At the end of the day, this isn’t about garb. I’ve certainly met tweedy Chesterton groupies. But their problem was not wearing too much tweed: it was not reading enough Chesterton. It’s the poorly formed and foppish Bellocian, not the thoughtful student of his works and emulator of his virtues, that partly justifies Mr Marco’s statement.
The idea of intellectual formation and pipe smoking as a hobby brings up the question of activities: it is true that men’s time together “needs to be structured around some kind of activity for it to work.” However, claiming that “this, too, is another kind of no-win trap” doesn’t necessarily follow. Many men don’t necessarily mind being the “point-guy to take charge and make it happen for the group.” Aren’t we made to be leaders? If so, why can’t we take turns? And as for “something to do,” it only takes one or two men with large properties to provide an endless supply of splitting wood, clearing brush, and fixing fences. Actually, I’m not sure that really sounds like a good time. But I’d totally do it if bratwurst, homemade beer, or firearms (preferably all three, if not at the same time) were involved at some point of the day. There are things that men have always done together and, like most everything else in life, they require at least a little bit of organization. Get used to it before giving up on it. (The earlier objection about wives may find here a partial response: if men’s groups do lead to improvements either in the men themselves or in their properties, wives will be the first to notice and appreciate it.)
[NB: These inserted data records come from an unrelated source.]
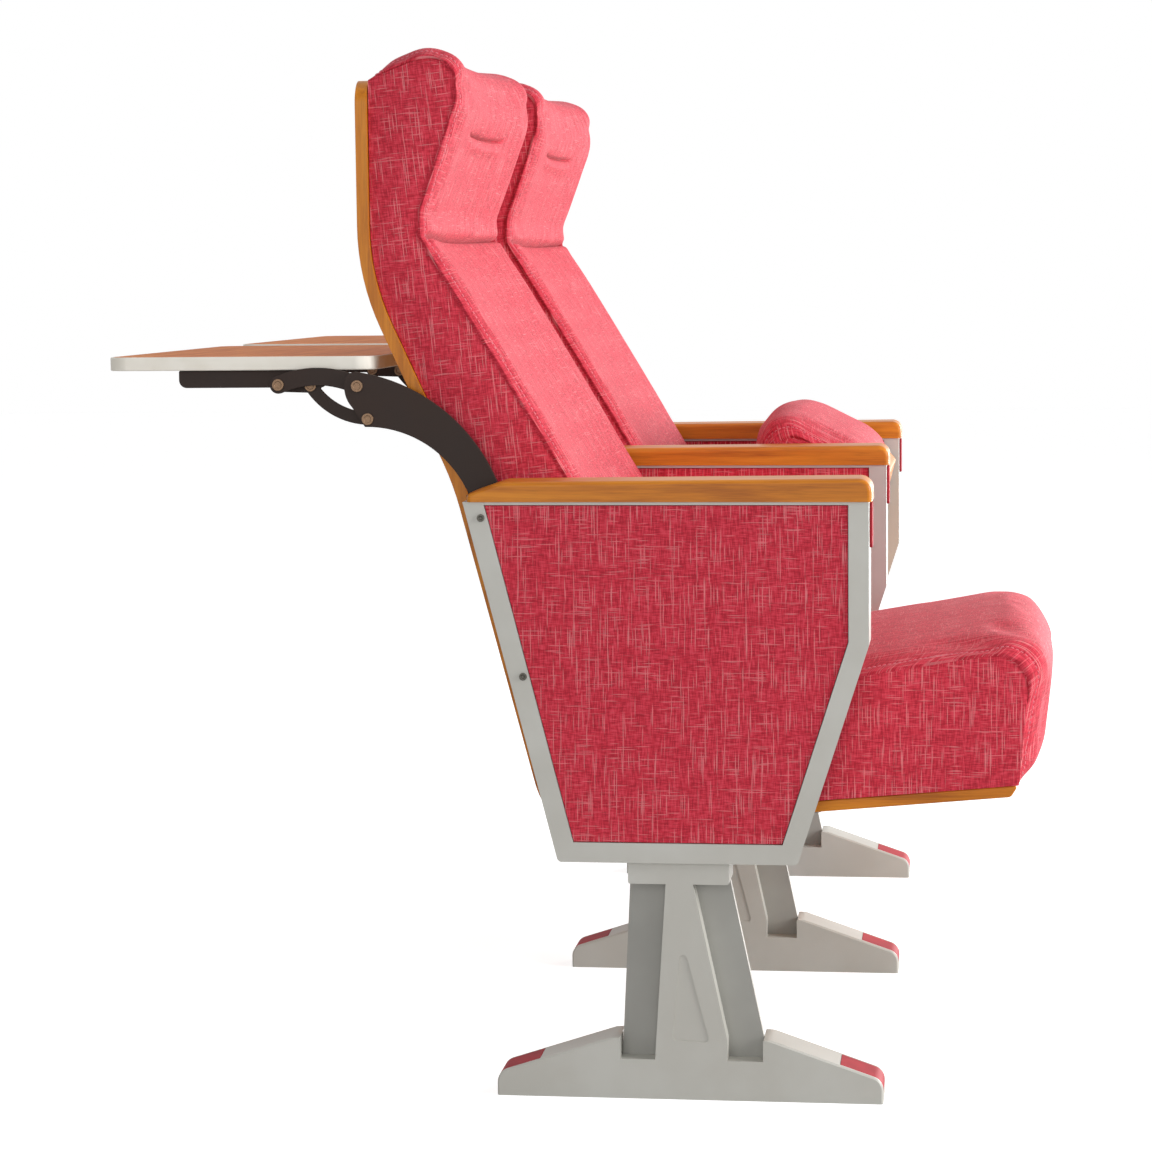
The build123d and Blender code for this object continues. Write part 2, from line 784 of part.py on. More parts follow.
def back_cushion(y):
    body = cushion(y, back_half_width, back_roll, (back_front_draw, back_top_draw), (-back_hollow, -back_top_hollow),
                   back_corners)
    body &= slab(before_shell(), y - shell_half_width, y + shell_half_width)
    slant = (back_ear[0] - back_knee[0]) / (back_ear[1] - back_neck_z)
    tuck_x = back_knee[0] + slant * (tuck_height - back_neck_z) - back_hollow + tuck_radius * 0.3
    body -= rod((tuck_x, tuck_height), tuck_radius, y - tuck_half_length, y + tuck_half_length)
    for leg in bracket_legs(y, recess_gap):
        body -= leg
    return body


def bracket_strip(low, high, near, far):
    """An XZ strip along the shell's front, between two heights and two depths from the rear line."""
    def point(z, depth):
        (x_a, z_a, _), (x_b, z_b, _) = shell_line(depth)[-2:]
        if z > z_a:
            (x_a, z_a, _), (x_b, z_b, _) = shell_line(depth)[-3:-1]
        return x_a + (x_b - x_a) * (z - z_a) / (z_b - z_a), z
    return outline([(*point(low, near), 0), (*point(low, far), 0), (*point(high, far), 0), (*point(high, near), 0)])


def bracket_places():
    """Lower and upper height, outer face and bolt hole of each bracket."""
    return [
        (*bracket_upper, inner_face - arm_sheet, bolt_points[0]),
        (*bracket_lower, inner_face, bracket_bolt),
    ]


def bracket_legs(y, grow):
    """The bracket flanges that are screwed to the shell, enlarged by grow."""
    near, far = shell_thickness - grow, shell_thickness + bracket_sheet + grow
    legs = []
    for low, high, outer, _ in bracket_places():
        face = bracket_strip(low - grow, high + grow, near, far)
        inner = outer - bracket_sheet - bracket_reach - grow
        legs += [slab(face, *side_range(y, side, outer, inner)) for side in (-1, 1)]
    return legs


def back_brackets(y):
    def one(side):
        parts = []
        for low, high, outer, hole in bracket_places():
            inner = outer - bracket_sheet
            leg = bracket_strip(low, high, shell_thickness, shell_thickness + bracket_sheet)
            web = bracket_strip(low, high, shell_thickness, shell_thickness + bracket_depth)
            body = slab(leg, *side_range(y, side, outer, inner - bracket_reach))
            body += slab(web, *side_range(y, side, outer, inner))
            parts.append(body - rod(hole, bolt_radius + bolt_hole_gap, *side_range(y, side, outer + 1, inner - 1)))
        return group(parts)
    return both_sides(one)


def bracket_bolts(y):
    """Short bolts that hold the lower brackets to the rear posts."""
    def one(side):
        face = inner_face - bracket_sheet
        shank = rod(bracket_bolt, bolt_radius, *side_range(y, side, face, inner_face + frame_sheet + 4))
        return shank + rod(bracket_bolt, bolt_head_radius, *side_range(y, side, face, face - bolt_head))
    return both_sides(one)


# Tablet arms and linkage, about a seat centre at y

def layer(name):
    """Outer and inner distance from the seat's middle of a layer of the linkage."""
    outer = inner_face
    for sheet, gap, this in linkage:
        if this == name:
            return outer, outer - sheet
        outer -= sheet + gap


def arm_outline():
    """The bent arm: an arched top edge and a hollowed lower edge, then a tail down the rear post."""
    upper_bolt, lower_bolt = bolt_points
    way = (Vector(*lower_bolt) - Vector(*upper_bolt)).normalized()
    side = Vector(-way.Y, way.X) * arm_tail
    tail_end = Vector(*lower_bolt) + way * arm_tail_below
    start = Vector(*upper_bolt) - way * 22
    front_top, front_low = start + side, tail_end + side
    rear_top, rear_low = start - side, tail_end - side
    head_top = Vector(arm_pivot[0] - 2, arm_pivot[1] + 14.5)
    head_rear = Vector(arm_pivot[0] - 13, arm_pivot[1] + 3)
    chin = Vector(stay_pivot[0] - 16, stay_pivot[1] + 12)
    toe = Vector(stay_pivot[0] - 3, stay_pivot[1] - 8)
    edges = [
        ThreePointArc(head_top, Vector(*arm_crown), front_top),
        Line(front_top, front_low),
        ThreePointArc(front_low, tail_end + way * arm_tail, rear_low),
        Line(rear_low, rear_top),
        ThreePointArc(rear_top, Vector(*arm_hollow), toe),
        Line(toe, chin),
        ThreePointArc(chin, Vector(arm_pivot[0] - 11, arm_pivot[1] - 13), head_rear),
        ThreePointArc(head_rear, Vector(arm_pivot[0] - 10.5, arm_pivot[1] + 10.5), head_top),
    ]
    return make_face(edges)


def tablet_arms(y):
    def one(side):
        span = side_range(y, side, *layer("arm"))
        arm = slab(arm_outline(), *span)
        for point in bolt_points:
            arm -= rod(point, bolt_radius + bolt_hole_gap, *span)
        for point in (arm_pivot, stay_pivot):
            arm -= rod(point, rivet_radius + pivot_running_gap, *span)
        return arm
    return both_sides(one)


def bowed(start, end, rise, width):
    """A curved link outline of even width from start to end, bowed to the left of travel by rise."""
    a, b = Vector(*start), Vector(*end)
    way = (b - a).normalized()
    middle = (a + b) * 0.5 + Vector(-way.Y, way.X) * rise
    return SlotArc(ThreePointArc(a, middle, b), width)


def upper_links(y):
    def one(side):
        span = side_range(y, side, *layer("upper link"))
        link = slab(bowed(arm_pivot, rail_pivot, -upper_link_rise, upper_link_width), *span)
        for point in (arm_pivot, rail_pivot):
            link -= rod(point, rivet_radius + pivot_running_gap, *span)
        return link
    return both_sides(one)


def lower_links(y):
    """The lower link's eye is a slot across the link: the linkage is left open at this pivot."""
    way = degrees(atan2(rail_stay_pivot[1] - stay_pivot[1], rail_stay_pivot[0] - stay_pivot[0]))
    middle = Vector(*rail_stay_pivot) + Vector(-stay_slot_along / 2, -stay_slot_across / 2).rotate(Axis.Z, way)
    width = 2 * (stay_rivet_radius + stay_rivet_gap) + stay_slot_along
    slot = Pos(middle.X, middle.Y) * Rot(0, 0, way + 90) * SlotCenterToCenter(stay_slot_across, width)
    eye = disc((middle.X, middle.Y), (stay_slot_across + width) / 2 + stay_eye_wall)

    def one(side):
        span = side_range(y, side, *layer("lower link"))
        face = bowed(stay_pivot, rail_stay_pivot, lower_link_sag, lower_link_width) + eye - slot
        return slab(face, *span) - rod(stay_pivot, rivet_radius + pivot_running_gap, *span)
    return both_sides(one)


def tablet_rails(y):
    bottom = tablet_top - tablet_thickness - rail_depth
    top = tablet_top - tablet_thickness

    def one(side):
        outer, inner = layer("rail")
        web = outline([
            (rail_rear_x, bottom, rail_depth * 0.45),
            (rail_front_x, bottom, 4),
            (rail_front_x, top, 4),
            (rail_rear_x, top, 2),
        ])
        web += bowed(rail_pivot, rail_stay_pivot, 0.01, 2 * rivet_head_radius + 3)
        body = slab(web, *side_range(y, side, outer, inner))
        flange = outline([
            (rail_rear_x + rail_depth, top - rail_flange_sheet, 0),
            (rail_flange_front, top - rail_flange_sheet, 0),
            (rail_flange_front, top, 0),
            (rail_rear_x + rail_depth, top, 0),
        ])
        body += slab(flange, *side_range(y, side, outer, outer - rail_flange))
        body -= rod(rail_pivot, rivet_radius + pivot_running_gap, *side_range(y, side, outer, inner))
        return body - rod(rail_stay_pivot, stay_rivet_radius + 0.02, *side_range(y, side, outer, inner))
    return both_sides(one)


def rivet(point, radius, head_at, tail_at, y, side, head=rivet_head):
    """A rivet with a head outside head_at and a flat tail washer inside tail_at."""
    shank = rod(point, radius, *side_range(y, side, head_at, tail_at - rivet_tail))
    shank += rod(point, rivet_head_radius, *side_range(y, side, head_at, head_at + head))
    return shank + rod(point, rivet_head_radius, *side_range(y, side, tail_at - 0.1, tail_at - rivet_tail))


def arm_rivets(y):
    """Pivots fixed in the arms, one for each upper link and one with a spacer for each lower link."""
    def one(side):
        arm_outer, arm_inner = layer("arm")
        low_outer, low_inner = layer("lower link")
        high = rivet(arm_pivot, rivet_radius, arm_outer, layer("upper link")[1], y, side)
        low = rivet(stay_pivot, rivet_radius, arm_outer, low_inner, y, side)
        spacer = rod(stay_pivot, rivet_head_radius, *side_range(y, side, arm_inner, low_outer + 0.1))
        return group([high, low + spacer])
    return both_sides(one)


def rail_rivets(y):
    """Pivots fixed in the rails: one for each upper link and one that rides in each lower link's slot."""
    def one(side):
        rear = rivet(rail_pivot, rivet_radius, layer("upper link")[0] + 0.1, layer("rail")[1] + 0.1, y, side)
        rear += rod(rail_pivot, rivet_head_radius,
                    *side_range(y, side, layer("upper link")[1] - 0.1, layer("rail")[0]))
        front = rivet(rail_stay_pivot, stay_rivet_radius, layer("lower link")[0] + 0.1, layer("rail")[1] + 0.1,
                      y, side, stay_head)
        return group([rear, front])
    return both_sides(one)


def tablet_half_width():
    return layer("upper link")[1] - tablet_side_gap


def tablet_plate(radius, depth):
    """A rounded board, depth in from the full tablet."""
    length = tablet_front_x - tablet_rear_x - 2 * depth
    middle = (tablet_front_x + tablet_rear_x) / 2
    face = Pos(middle, 0) * RectangleRounded(length, 2 * (tablet_half_width() - depth), radius)
    return extrude(face, amount=tablet_thickness)


def tablet_board(y):
    inset = edge_band + 0.1
    plate = tablet_plate(tablet_corner_radius - inset, inset)
    return Pos(0, y, tablet_top - tablet_thickness) * plate


def tablet_edge(y):
    rim = tablet_plate(tablet_corner_radius, 0) - tablet_plate(tablet_corner_radius - edge_band, edge_band)
    return Pos(0, y, tablet_top - tablet_thickness) * rim


# Nodes

def save(name, part):
    export_step(part, os.path.join("parts", name + ".step"))


os.makedirs("parts", exist_ok=True)

for name, y in standards.items():
    save("foot_" + name, foot(y))
    save("stem_" + name, stem(y))
    save("side_frame_" + name, side_frame(name, y))
    save("side_panels_" + name, side_panels(name, y))
    save("armrest_" + name, armrest(name, y))

save("foot_caps", group([foot_caps(y) for y in standards.values()]))
save("front_strips", group([front_strip(y) for y in standards.values()]))
save("frame_bolts", frame_bolts())

fixed = {
    "back_shell": back_shell,
    "back_cushion": back_cushion,
    "back_brackets": back_brackets,
    "bracket_bolts": bracket_bolts,
    "pivot_bushes": pivot_bushes,
    "stop_sleeves": stop_sleeves,
    "tablet_arms": tablet_arms,
    "arm_rivets": arm_rivets,
    "upper_links": upper_links,
    "lower_links": lower_links,
    "tablet_rails": tablet_rails,
    "rail_rivets": rail_rivets,
    "tablet_board": tablet_board,
    "tablet_edge": tablet_edge,
}
swinging = {
    "seat_cushion": seat_cushion,
    "seat_board": seat_board,
    "seat_frame": seat_frame,
    "pivot_pins": pivot_pins,
}
rest_tip = {"right": 0.0, "left": tip_angle}

for seat, y in seats.items():
    for name, make in fixed.items():
        save(name + "_" + seat, make(y))
    save("return_springs_" + seat, return_springs(y, rest_tip[seat]))
    for name, make in swinging.items():
        save(name + "_" + seat, tipped(make(y), rest_tip[seat]))
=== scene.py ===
"""Dresses the row of tip up auditorium seats: upholstery, finishes, small hardware and the studio."""

import json
import logging
import math
from dataclasses import dataclass, field
from enum import Enum
from typing import Callable, Iterable

import bmesh
import bpy
from mathutils import Matrix, Vector

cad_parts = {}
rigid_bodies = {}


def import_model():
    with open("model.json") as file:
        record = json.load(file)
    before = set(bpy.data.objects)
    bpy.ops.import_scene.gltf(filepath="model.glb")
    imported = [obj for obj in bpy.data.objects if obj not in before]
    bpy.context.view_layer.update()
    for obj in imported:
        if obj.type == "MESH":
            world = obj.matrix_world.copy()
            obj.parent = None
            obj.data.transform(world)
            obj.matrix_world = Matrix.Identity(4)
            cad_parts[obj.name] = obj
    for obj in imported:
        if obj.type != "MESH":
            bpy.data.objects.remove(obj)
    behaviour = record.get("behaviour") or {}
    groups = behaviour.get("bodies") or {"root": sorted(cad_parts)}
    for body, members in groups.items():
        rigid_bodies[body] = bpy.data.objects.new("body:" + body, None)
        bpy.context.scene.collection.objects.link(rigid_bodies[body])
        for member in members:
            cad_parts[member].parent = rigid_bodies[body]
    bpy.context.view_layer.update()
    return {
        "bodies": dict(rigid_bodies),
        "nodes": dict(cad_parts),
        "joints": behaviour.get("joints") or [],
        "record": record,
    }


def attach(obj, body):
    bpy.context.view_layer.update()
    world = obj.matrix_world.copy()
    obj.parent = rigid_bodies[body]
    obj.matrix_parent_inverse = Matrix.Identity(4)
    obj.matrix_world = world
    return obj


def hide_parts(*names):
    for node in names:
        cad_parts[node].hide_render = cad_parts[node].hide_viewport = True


LOG = logging.getLogger("auditorium_seat")
MM = 0.001
# Below these a difference, and a length or a turn, count as none
TINY = 1e-9
NEAR = 1e-6

Piece = bpy.types.Object
Tree = bpy.types.NodeTree
Node = bpy.types.Node
Socket = bpy.types.NodeSocket
Work = bmesh.types.BMesh
Line = list[bmesh.types.BMVert]
Point = tuple[float, float]
Corner = tuple[float, float, float]
Bend = tuple[Point, Point, Point, float]
Shaping = Callable[[Piece], None]

# From one standard to the next, in metres
PITCH = 0.58
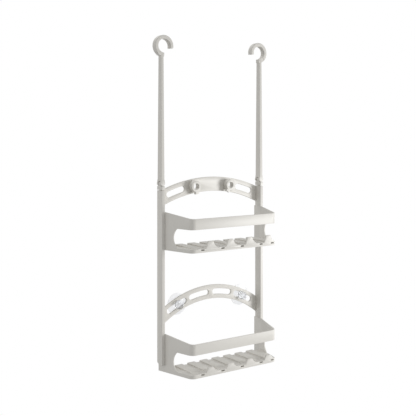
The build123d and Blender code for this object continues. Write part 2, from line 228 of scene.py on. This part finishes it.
# %% [markdown]
# ## Rounding what the mould rounds
# The frame's rigid pieces have the right shapes already, but their edges are razor sharp, and no
# mould can make that. A real edge has a small radius, which catches a thin line of light, and
# that line tells the eye what size the thing is. Each piece could be modelled again from nothing,
# but a copy of the exact mesh is truer to size. The copy is merged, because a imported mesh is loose
# triangles, its flat triangles are dissolved into whole faces, and a Bevel modifier rounds every
# edge that turns more than the limit. Hardened normals keep the flat faces looking flat.

# %% Rounded copies of exact pieces
merge_distance = 0.002 * MM       # points closer than this become one
flat_turn = 0.4                   # degrees: triangles that turn less are one flat face


def finish_piece(mesh_builder, name, body, finish):
    """Turns a bmesh into an object at the origin, smooth shaded, that rides on a body."""
    mesh = bpy.data.meshes.new(name)
    mesh_builder.to_mesh(mesh)
    mesh_builder.free()
    mesh.shade_smooth()
    piece = bpy.data.objects.new(name, mesh)
    bpy.context.scene.collection.objects.link(piece)
    piece.data.materials.append(finish)
    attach(piece, body)
    print(name, "has", len(mesh.polygons), "faces and rides on", body)
    return piece


def round_edges(piece, radius, least_turn=28.0, steps=3):
    """Rounds every edge of a piece that turns by more than least_turn degrees."""
    bevel = piece.modifiers.new("rounded edges", "BEVEL")
    bevel.width = radius
    bevel.segments = steps
    bevel.profile = 0.5
    bevel.limit_method = "ANGLE"
    bevel.angle_limit = radians(least_turn)
    bevel.harden_normals = True
    bevel.use_clamp_overlap = True


def rounded_copy(node, body, radius, finish=body_plastic):
    """A copy of an exact piece with soft edges, which stands in its place."""
    copy = bmesh.new()
    copy.from_mesh(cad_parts[node].data)
    bmesh.ops.remove_doubles(copy, verts=copy.verts, dist=merge_distance)
    bmesh.ops.dissolve_limit(copy, angle_limit=radians(flat_turn), verts=copy.verts,
                             edges=copy.edges)
    piece = finish_piece(copy, node + "_shell", body, finish)
    round_edges(piece, radius)
    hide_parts(node)


print("edges are rounded where they turn; flat faces are merged below", flat_turn, "degrees")

# %% [markdown]
# ## The frame pieces
# Baskets, arches and uprights are one hard plastic. Their edges get about half a millimetre of
# radius: more would eat the thin walls of the baskets.

# %% Baskets, arches and uprights
basket_edge = 0.5 * MM
arch_edge = 0.4 * MM
upright_edge = 0.4 * MM

for node in ("upper_basket", "lower_basket"):
    rounded_copy(node, "frame", basket_edge)
for node in ("upper_arch", "lower_arch"):
    rounded_copy(node, "frame", arch_edge)
for node in ("left_upright", "right_upright"):
    rounded_copy(node, "frame", upright_edge)

# %% [markdown]
# ## The moving pieces of the body
# Each arm stands on a small base that swivels, and a pin holds the two together. The ring hooks
# turn in the upper arch. All are rounded copies too, and each rides on its own body, so that it
# follows its joint. The pins are hidden in their knuckles but for their ends, so the exact pin
# stays and only gets a finish.

# %% Arms, their bases and the ring hooks
arm_edge = 0.4 * MM
base_edge = 0.3 * MM
ring_edge = 0.5 * MM

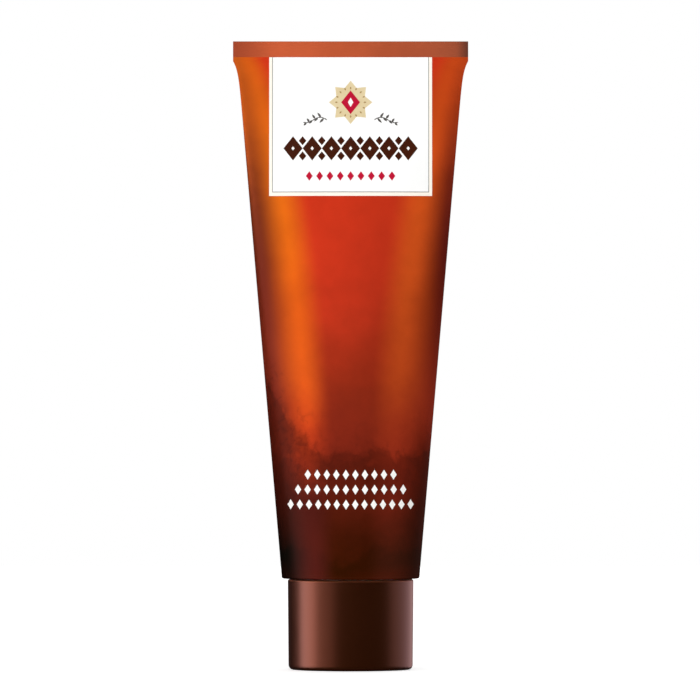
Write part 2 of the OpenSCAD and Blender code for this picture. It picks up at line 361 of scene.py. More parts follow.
close_tree(rib_tree, rib_set.outputs[0], rib_in, rib_out)
cap_ribs = grown("cap_ribs", rib_tree, {
    "Count": RIB_COUNT, "Inner Radius": COLLAR_R - SINK,
    "Outer Radius": CAP_END_R - CAP_WALL + SINK, "Thickness": RIB_T,
    "Floor": PLATE - SINK, "Height": RIB_H + SINK, "Material": cap_brown})
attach(cap_ribs, "cap")

# a thread: a trapezoid swept along a helix, rooted in its wall and fading out at both ends
thread_tree, thread_in, thread_out = new_tree("thread", [
    ("Turns", FLOAT, 2.5), ("Pitch", FLOAT, 0.003),
    ("Wall Radius", FLOAT, 0.0065), ("Start Height", FLOAT, 0.01),
    ("Root Width", FLOAT, 0.0016), ("Crest Width", FLOAT, 0.0008),
    ("Reach", FLOAT, 0.0009), ("Root Depth", FLOAT, 0.0003),
    ("Side", FLOAT, 1.0), ("Material", "NodeSocketMaterial", None)])


def thread_sum(operation, *terms):
    """The output of a Math node of the thread's tree."""
    return sums(thread_tree, operation, *terms)


helix = node(thread_tree, "GeometryNodeCurveSpiral", {
    "Resolution": 72, "Rotations": thread_in.outputs["Turns"],
    "Start Radius": thread_in.outputs["Wall Radius"], "End Radius": thread_in.outputs["Wall Radius"],
    "Height": thread_sum("MULTIPLY", thread_in.outputs["Turns"], thread_in.outputs["Pitch"]),
    "Reverse": True})
upright = node(thread_tree, "GeometryNodeSetCurveNormal", {"Curve": helix.outputs[0]}, mode="Z_UP")
along = node(thread_tree, "GeometryNodeSplineParameter").outputs["Factor"]
nearer = thread_sum("MINIMUM", along, thread_sum("SUBTRACT", 1.0, along))
fade = thread_sum("MINIMUM", 1.0, thread_sum("MAXIMUM", 0.12, thread_sum("MULTIPLY", nearer, 24.0)))
tooth = node(thread_tree, "GeometryNodeCurvePrimitiveQuadrilateral", {
    "Bottom Width": thread_in.outputs["Root Width"], "Top Width": thread_in.outputs["Crest Width"],
    "Height": thread_sum("ADD", thread_in.outputs["Reach"], thread_in.outputs["Root Depth"]),
    "Offset": 0.0}, mode="TRAPEZOID")
tooth_turn = vector(thread_tree, z=thread_sum("MULTIPLY", thread_in.outputs["Side"], -math.pi / 2))
tooth_out = thread_sum("SUBTRACT", thread_in.outputs["Reach"], thread_in.outputs["Root Depth"])
tooth_shift = vector(thread_tree, thread_sum(
    "MULTIPLY", thread_sum("MULTIPLY", tooth_out, 0.5), thread_in.outputs["Side"]))
tooth_set = node(thread_tree, "GeometryNodeTransform", {
    "Geometry": tooth.outputs[0], "Rotation": tooth_turn, "Translation": tooth_shift})
swept = node(thread_tree, "GeometryNodeCurveToMesh", {
    "Curve": upright.outputs[0], "Profile Curve": tooth_set.outputs[0], "Scale": fade,
    "Fill Caps": True})
placed = node(thread_tree, "GeometryNodeTransform", {
    "Geometry": swept.outputs[0],
    "Translation": vector(thread_tree, z=thread_in.outputs["Start Height"])})
close_tree(thread_tree, placed.outputs[0], thread_in, thread_out)
thread_sizes = {"Pitch": PITCH, "Root Width": THREAD_ROOT, "Crest Width": THREAD_CREST,
                "Root Depth": SINK}
FIRST_THREAD_Z = NECK_TIP_Z + THREAD_MARGIN + THREAD_ROOT / 2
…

To conclude: the arduous attainment of the goods of a men’s group ought to inspire not just young men but older men as well to put thought and effort into keeping fraternity alive. When a group ceases, moreover, its importance has not been for nothing. It might be started again, or perhaps a more suitable group will take its place. This is part of a natural cycle, as much as the rest of life. If such endeavors can sometimes be “sabotaged” by work and family, their value is not undermined.